Voice interfaces and real-time translation also lower barriers across languages and abilities. In my own work, a short voice memo sometimes conveys nuance that a typed message cannot, and translation tools let me collaborate with people I wouldn’t have otherwise. These formats are widening participation while asking us to rethink norms around formality and accessibility.
Challenges: misinformation, privacy, and the attention economy
Faster, broader communication has costs. Falsehoods travel as quickly as facts because sensational content triggers attention. The result is an environment where truth becomes contested and trust must be actively built rather than assumed. Combatting misinformation requires both technological fixes and media literacy.
Data-driven personalization improves relevance but erodes privacy. The collection and commodification of conversational metadata enable powerful services and unsettling surveillance alike. Users face a trade-off: convenience and scale versus control and secrecy, and regulation and design choices still lag behind what platforms can do.
The attention economy fragments focus, turning long-form thinking into bite-sized consumption. That shift affects civic discourse and mental health, reducing patience for complexity. Creating spaces for slow, reflective conversation has become as important as inventing faster channels.
Designing for people: ethics, accessibility, and the future of conversation
As technology continues to reshape communication, designers and policymakers must center human needs. Accessibility should be baked in—captions, simple language, and adaptable interfaces open channels to wider audiences. Ethical choices about algorithmic amplification and moderation will determine whether platforms serve civic life or undermine it.
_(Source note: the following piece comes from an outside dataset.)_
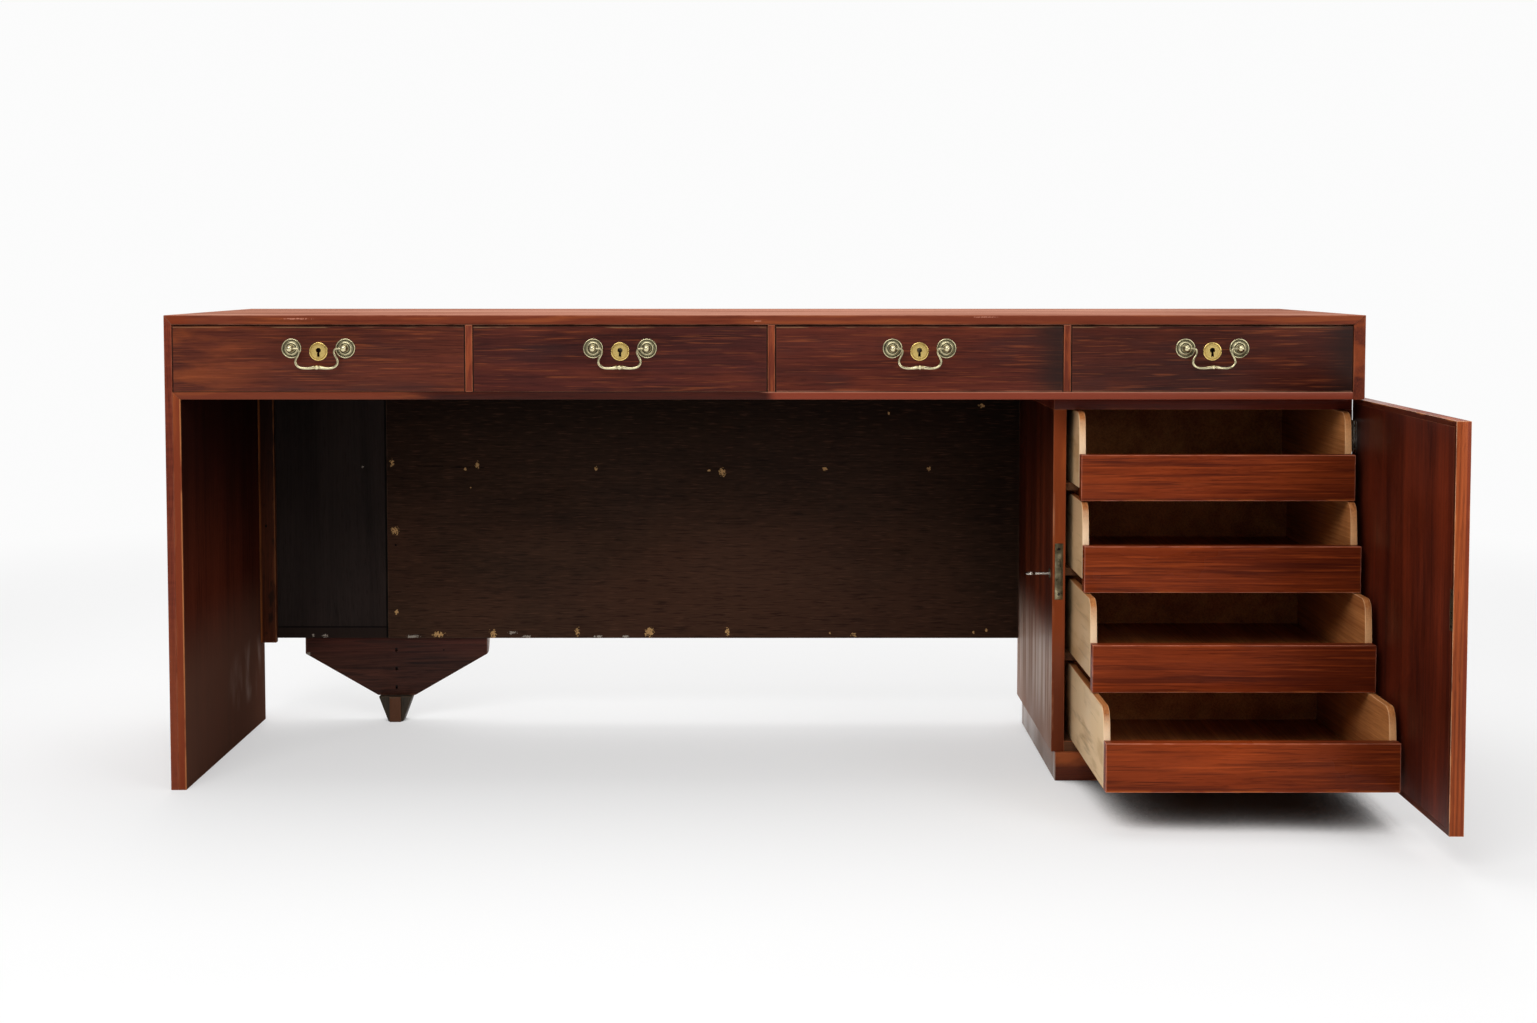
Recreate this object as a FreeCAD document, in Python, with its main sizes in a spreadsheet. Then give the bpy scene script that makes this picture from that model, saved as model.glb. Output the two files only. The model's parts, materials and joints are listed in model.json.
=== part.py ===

AI will increasingly mediate interactions, offering summaries, translations, and even style suggestions. Used well, these tools can lower barriers and enhance clarity; used poorly, they can homogenize voice and hide accountability. That balance will depend on transparent design and meaningful user control.
We are not passive recipients of technological change. Communities invent norms, workplaces set rules, and individuals choose how and when to engage. Paying attention to those choices will shape whether communication becomes more humane, more inclusive, and more truthful as the next wave of tools arrives.